The trend towards automated application with robots remains unbroken as well. And it is no wonder because in addition to reduced material consumption, it also results in better reproducibility of the painting results and lower scrap rates.

Automated application has a positive effect expressed in terms of savings because it is easier to switch from fresh exhaust air systems to recirculating air for conditioning the paint booth. Energy savings of 60 percent to 70 percent can be achieved. For example, energy consumption can be reduced in painting booths for manual application by optimising air flow and precisely adjusting air volume, as well as by reclaiming heat from exhaust air.

Conventional wet scrubbing for overspray also consumes a great deal of energy and water. Dry scrubbing systems can be used to obtain savings in this area. Various solutions are available. They make use of different scrubbing concepts such as brushes, electrostatics, powder and special carton constructions.

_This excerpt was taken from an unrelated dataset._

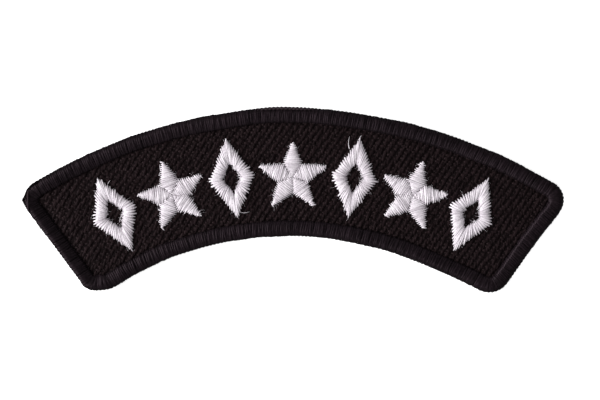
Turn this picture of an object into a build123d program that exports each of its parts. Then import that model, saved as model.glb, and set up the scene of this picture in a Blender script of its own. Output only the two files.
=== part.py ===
from build123d import *
import math
import os

# Sewn rocker patch: an arched band of black twill cloth, closed by an overlocked border,
# with white satin-stitched lozenges and stars along its middle.
# Millimetres. X runs along the width, Y towards the crown of the arch, Z out of the face.
# Z = 0 is the plane that the border's underside lies on. Angles are in degrees from the
# Y axis, positive towards +X. The sizes below are placed as measured, and the whole patch
# is moved at the end, so that X = Y = 0 is the middle of its outline.

# Outer edge. Each edge is a row of tangent arcs from left to right, and its first arc has
# the centre given. Columns: radius, angle at which the arc ends.
TOP_CENTRE = (3.04, -82.57)
TOP_START = -36.0
TOP_ARCS = [
    (100.14, -4.44),  # left shoulder
    (30.0, 0.48),  # crown
    (102.32, 36.0),  # right shoulder
]
LOW_CENTRE = (-0.81, -67.91)
LOW_START = -45.0
LOW_ARCS = [
    (61.13, 18.72),  # left and middle
    (113.88, 36.0),  # right, flatter
]

# The two straight ends lie on lines that meet below the arch.
END_APEX = (0.31, -69.5)
END_ANGLES = (-36.6, 36.5)

# Corners of the outer edge. Columns: side in X, side in Y, rounding radius.
CORNERS = [
    (-1, 1, 3.5),  # top left
    (1, 1, 3.6),  # top right
    (-1, -1, 4.5),  # low left
    (1, -1, 3.9),  # low right
]
LEAST_ROUND = 0.5  # at any corner that lies inside the outer edge

# Overlocked border: a ring of thread with a C-shaped section that holds the cloth's edge.
BORDER_HEIGHT = 2.05
BORDER_WIDTH = 2.85  # along the arched edges
END_BORDER_WIDTH = 2.55  # along the straight ends
CROWN_ROUND = 1.15  # outer top edge
FOOT_ROUND = 0.5  # outer bottom edge
LIP_ROUND = 0.45  # inner top edge, along the seam
WEB = 0.7  # thread outside the cloth's edge

# Cloth with its stabiliser, one flat wall.
CLOTH_THICKNESS = 1.1
CLOTH_LIFT = 0.35  # height of its underside
FIT_GAP = 0.05  # between neighbouring pieces

# Satin stitch: columns with low straight sides under a round top.
SATIN_SIDE = 0.3
SATIN_HEIGHT = 0.65
SATIN_STROKE = 2.15

# Row of motifs, on an arc about this hub.
MOTIF_HUB = (0.0, -72.0)
MOTIF_RADIUS = 76.9
MOTIF_PITCH = 8.6
MOTIF_COUNT = 7
DIAMOND_WIDTH = 8.5
DIAMOND_HEIGHT = 14.8
STAR_POINTS = 5
STAR_RADIUS = 6.9
STAR_NOTCH = 0.45  # notch radius as a share of the star's radius
STAR_DROP = 0.095  # how far the star's centre lies below the row, as a share of its radius

# Chain tail: a short flat loop of edging thread round the top left corner.
TAIL_WIDTH = 0.34
TAIL_HEIGHT = 1.0
TAIL_TURN = 50.0
TAIL_START = 154.0  # where it begins, counted from the X axis

REACH = 150.0  # longer than the patch, for construction faces


def direction(angle):
    """Unit vector at an angle from the Y axis."""
    return Vector(math.sin(math.radians(angle)), math.cos(math.radians(angle)))


def under(centre, start, rows, inset):
    """Face below a row of tangent arcs, each drawn with its radius less the inset."""
    middle = Vector(*centre)
    arcs = []
    for number, (radius, stop) in enumerate(rows):
        arcs.append(CenterArc(middle, radius - inset, 90 - stop, stop - start))
        if number + 1 < len(rows):
            middle += direction(stop) * (radius - rows[number + 1][0])
        start = stop
    left_end = arcs[0] @ 1
    right_end = arcs[-1] @ 0
    return make_face(arcs + [Line(left_end, END_APEX), Line(END_APEX, right_end)])


def beside(angle, side, inset):
    """Half plane on one side of an end line, moved inwards by the inset."""
    square = Pos(side * (inset + REACH / 2), REACH / 2) * Rectangle(REACH, REACH)
    return Pos(*END_APEX) * Rot(0, 0, -angle) * square


def band(arc_inset, end_inset):
    """The patch's outline with sharp corners, moved inwards from the outer edge."""
    left, right = END_ANGLES
    face = under(TOP_CENTRE, TOP_START, TOP_ARCS, arc_inset)
    face = face & beside(left, 1, end_inset) & beside(right, -1, end_inset)
    return face - under(LOW_CENTRE, LOW_START, LOW_ARCS, -arc_inset)


def outline(arc_inset, end_inset):
    """The patch's outline with round corners, moved inwards from the outer edge."""
    face = band(arc_inset, end_inset)
    for side_x, side_y, radius in CORNERS:
        corner = max(face.vertices(), key=lambda v: side_x * v.X + side_y * v.Y)
        face = fillet(corner, max(radius - arc_inset, LEAST_ROUND))
    return face


def slab(face, bottom, top):
    """A flat wall of the face's outline between two heights."""
    return extrude(Pos(0, 0, bottom) * face, top - bottom)


def make_ground():
    """The cloth: one wall whose edge lies in the border's groove."""
    inset = WEB + FIT_GAP
    return slab(outline(inset, inset), CLOTH_LIFT, CLOTH_LIFT + CLOTH_THICKNESS)


def make_border():
    """The ring of thread: a round-topped slab, opened in the middle and grooved."""
    ring = slab(outline(0, 0), 0, BORDER_HEIGHT)
    ring = fillet(ring.edges().group_by(Axis.Z)[-1], CROWN_ROUND)
    ring = fillet(ring.edges().group_by(Axis.Z)[0], FOOT_ROUND)
    ring = ring - slab(outline(BORDER_WIDTH, END_BORDER_WIDTH), 0, BORDER_HEIGHT)
    lip = ring.faces().sort_by(Axis.Z)[-1].inner_wires()[0].edges()
    ring = fillet(lip, LIP_ROUND)
    groove_bottom = CLOTH_LIFT - FIT_GAP
    groove_top = CLOTH_LIFT + CLOTH_THICKNESS + FIT_GAP
    return ring - slab(outline(WEB, WEB), groove_bottom, groove_top)


def make_tail():
    """The chain tail: an oval section turned about the centre of the top left corner."""
    corner = min(outline(0, 0).edges().filter_by(GeomType.CIRCLE), key=lambda e: e.center().X)
    centre = corner.arc_center
    reach = corner.radius + FIT_GAP + TAIL_WIDTH / 2
    section = Pos(reach, 0, TAIL_HEIGHT / 2) * Rot(90, 0, 0) * Ellipse(TAIL_WIDTH / 2, TAIL_HEIGHT / 2)
    return Pos(centre.X, centre.Y) * Rot(0, 0, TAIL_START) * revolve(section, Axis.Z, TAIL_TURN)


def satin_section():
    """Cross-section of a satin column, in its own XY plane with Y up."""
    half = SATIN_STROKE / 2
    foot = Polyline((-half, SATIN_SIDE), (-half, 0), (half, 0), (half, SATIN_SIDE))
    return make_face([foot, ThreePointArc((half, SATIN_SIDE), (0, SATIN_HEIGHT), (-half, SATIN_SIDE))])


def make_diamond():
    """A hollow lozenge: one satin column round four sides, with mitred corners."""
    half_width = DIAMOND_WIDTH / 2
    half_height = DIAMOND_HEIGHT / 2
    middle_to_side = half_width * half_height / math.hypot(half_width, half_height)
    share = 1 - SATIN_STROKE / 2 / middle_to_side
    right = Vector(share * half_width, 0)
    top = Vector(0, share * half_height)
    start = (right + top) / 2
    path = Polyline(start, top, -right, -top, right, start)
    across = Plane(origin=path @ 0, z_dir=path % 0, x_dir=Vector(0, 0, 1).cross(path % 0))
    return sweep(across * satin_section(), path=path, transition=Transition.RIGHT)


def make_star():
    """A star: a low flat base, with one arched cap along each ray."""
    step = 360 / STAR_POINTS
    notch = STAR_NOTCH * STAR_RADIUS
    corners = []
    for number in range(STAR_POINTS):
        corners.append(direction(number * step) * STAR_RADIUS)
        corners.append(direction((number + 0.5) * step) * notch)
    star = extrude(make_face(Polyline(*corners, close=True)), SATIN_SIDE)
    half = notch * math.sin(math.radians(step / 2))
    along = notch * math.cos(math.radians(step / 2))
    chord = Line((half, along, SATIN_SIDE), (-half, along, SATIN_SIDE))
    arch = ThreePointArc((-half, along, SATIN_SIDE), (0, along, SATIN_HEIGHT), (half, along, SATIN_SIDE))
    widest = make_face([chord, arch])
    cap = loft([Vertex(0, 0, SATIN_SIDE), widest, Vertex(0, STAR_RADIUS, SATIN_SIDE)], ruled=True)
    for number in range(STAR_POINTS):
        star = star + Rot(0, 0, number * step) * cap
    return Pos(0, -STAR_DROP * STAR_RADIUS) * star


def motif_place(number):
    """Where a motif stands: upright on its radius, just above the cloth."""
    angle = (number - (MOTIF_COUNT - 1) / 2) * MOTIF_PITCH
    height = CLOTH_LIFT + CLOTH_THICKNESS + FIT_GAP
    return Pos(*MOTIF_HUB, height) * Rot(0, 0, -angle) * Pos(0, MOTIF_RADIUS)


nodes = {
    "twill_ground": make_ground(),
    "merrowed_border": make_border(),
    "border_tail": make_tail(),
}
for motif in range(MOTIF_COUNT):
    order = motif // 2 + 1
    if motif % 2 == 0:
        nodes[f"diamond_{order}"] = motif_place(motif) * make_diamond()
    else:
        nodes[f"star_{order}"] = motif_place(motif) * make_star()

edge = nodes["merrowed_border"].solids() + nodes["border_tail"].solids()
box = Compound(edge).bounding_box()
to_middle = Pos(-box.center().X, -box.center().Y)
os.makedirs("parts", exist_ok=True)
for name, solid in nodes.items():
    export_step(to_middle * solid, f"parts/{name}.step")
print("outline", round(box.size.X, 2), "x", round(box.size.Y, 2), "moved by", to_middle.position)
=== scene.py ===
# %% [markdown]
# # A sewn rocker patch
# The object is an arched shoulder patch, about 102 mm wide: black twill cloth, a raised
# black border of overlock stitches, and a row of white satin-stitched lozenges and stars.
# Everything on it is thread, so nearly everything here is built as thread: real strands that
# lie where a needle would lay them, over plain bodies that give them their shape.

import math

import bpy
import numpy as np
from mathutils.geometry import delaunay_2d_cdt
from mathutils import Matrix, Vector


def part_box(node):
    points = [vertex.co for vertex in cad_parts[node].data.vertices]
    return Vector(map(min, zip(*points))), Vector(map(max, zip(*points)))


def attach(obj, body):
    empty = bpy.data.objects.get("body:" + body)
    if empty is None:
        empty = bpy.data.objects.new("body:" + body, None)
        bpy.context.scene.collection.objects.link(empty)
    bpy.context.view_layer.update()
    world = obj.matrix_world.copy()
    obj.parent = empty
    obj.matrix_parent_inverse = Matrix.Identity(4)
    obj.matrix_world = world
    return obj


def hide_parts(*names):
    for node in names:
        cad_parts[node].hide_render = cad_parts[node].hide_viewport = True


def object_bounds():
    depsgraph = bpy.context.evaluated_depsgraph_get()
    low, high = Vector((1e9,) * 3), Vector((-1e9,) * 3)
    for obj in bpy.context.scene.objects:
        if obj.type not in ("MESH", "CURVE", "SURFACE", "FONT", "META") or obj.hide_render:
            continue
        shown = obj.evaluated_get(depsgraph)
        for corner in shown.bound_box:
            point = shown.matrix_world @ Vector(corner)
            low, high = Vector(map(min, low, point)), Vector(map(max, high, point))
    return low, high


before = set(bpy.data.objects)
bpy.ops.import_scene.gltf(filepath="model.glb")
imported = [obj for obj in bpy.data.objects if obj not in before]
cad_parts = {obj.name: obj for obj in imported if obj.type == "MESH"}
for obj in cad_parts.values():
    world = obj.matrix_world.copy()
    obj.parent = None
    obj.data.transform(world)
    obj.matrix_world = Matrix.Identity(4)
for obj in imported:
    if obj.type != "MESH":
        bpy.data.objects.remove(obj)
cad_low, cad_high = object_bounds()
MM = 0.001
SEED = 7
rng = np.random.default_rng(SEED)
print("CAD nodes:", sorted(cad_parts))
print("CAD box in mm:", [round((b - a) / MM, 2) for a, b in zip(cad_low, cad_high)])


def add_object(name, data):
    """An object of that data, linked into the scene."""
    added = bpy.data.objects.new(name, data)
    bpy.context.scene.collection.objects.link(added)
    return added


# %% [markdown]
# ## The photograph's view
# The picture looks straight down on the patch with a long lens, so the camera is set by
# measuring: the patch is four inches wide and spans known pixels, which gives the scale.
# A camera with no rotation looks down -Z with +Y upwards, which is what this view needs.

# %% Camera
PHOTO_WIDTH, PHOTO_HEIGHT = 600, 400
PATCH_WIDTH = 101.6 * MM  # four inches
PATCH_PIXELS = 540.1
MIDDLE_X, MIDDLE_Y = 292.8, 199.85  # the patch's middle, in pixels from the photograph's top left corner
LENS, SENSOR = 100.0, 36.0
EDGE_HEIGHT = 1.0 * MM  # the outline that shows is the border's middle height
CLIP_START = 0.01

metres_per_pixel = PATCH_WIDTH / PATCH_PIXELS
camera = add_object("camera", bpy.data.cameras.new("camera"))
camera.data.lens = LENS
camera.data.sensor_width = SENSOR
camera.data.clip_start = CLIP_START
camera.location = (
    (cad_low.x + cad_high.x) / 2 + (PHOTO_WIDTH / 2 - MIDDLE_X) * metres_per_pixel,
    (cad_low.y + cad_high.y) / 2 + (MIDDLE_Y - PHOTO_HEIGHT / 2) * metres_per_pixel,
    EDGE_HEIGHT + PHOTO_WIDTH * metres_per_pixel * LENS / SENSOR,
)
bpy.context.scene.camera = camera
print("camera", [round(c, 4) for c in camera.location])


# %% [markdown]
# ## Node helpers
# A procedural material is a small graph. A few helpers keep the graphs readable: they add a
# node, fill its sockets, or make a colour ramp. Numbers that are the same all over a surface
# are set on the shader's own sockets.

# %% Material helpers
def plug(material, node, **sockets):
    """Fills a node's sockets, named or numbered i0, i1 and on, with constants or other nodes' outputs."""
    for name, value in sockets.items():
        key = int(name[1:]) if name[1:].isdigit() else name.replace("_", " ")
        if isinstance(value, bpy.types.NodeSocket):
            material.node_tree.links.new(value, node.inputs[key])
        else:
            node.inputs[key].default_value = value


def add_node(material, kind, settings=None, **sockets):
    """A new node of that kind, with its settings made and its sockets filled."""
    node = material.node_tree.nodes.new(kind)
    for name, value in (settings or {}).items():
        setattr(node, name, value)
    plug(material, node, **sockets)
    return node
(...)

In addition to dryers, conditioning and overspray removal are amongst the largest energy consumers in the painting process. Where conventional paint drying is concerned, optimised air routing through sluice and tunnel areas, as well as improved heating units and waste-heat utilisation systems assure pennywise consumption of costly energy. Infrared drying can be used as an alternative, or as a supplement, and is also suitable for temperature-sensitive workpieces. The radiation penetrates the material and dries the paint layer from the inside out. This prevents the occurrence of a skin or bubbles on the surface, and paint drying is accelerated. This frequently leads to shorter drying tracts and faster painting processes.

 

Knowing The Options

Selecting the right process is a prerequisite for a material and energy-efficient coating process with lowest possible unit costs: whether liquid painting, powder coating, a UV painting process or a combination is best depends on, amongst other factors, the goods to be painted, the required quality and the degree of flexibility.

And it pays off to closely scrutinise processes which have been in use for years or even decades, and to compare them with alternatives.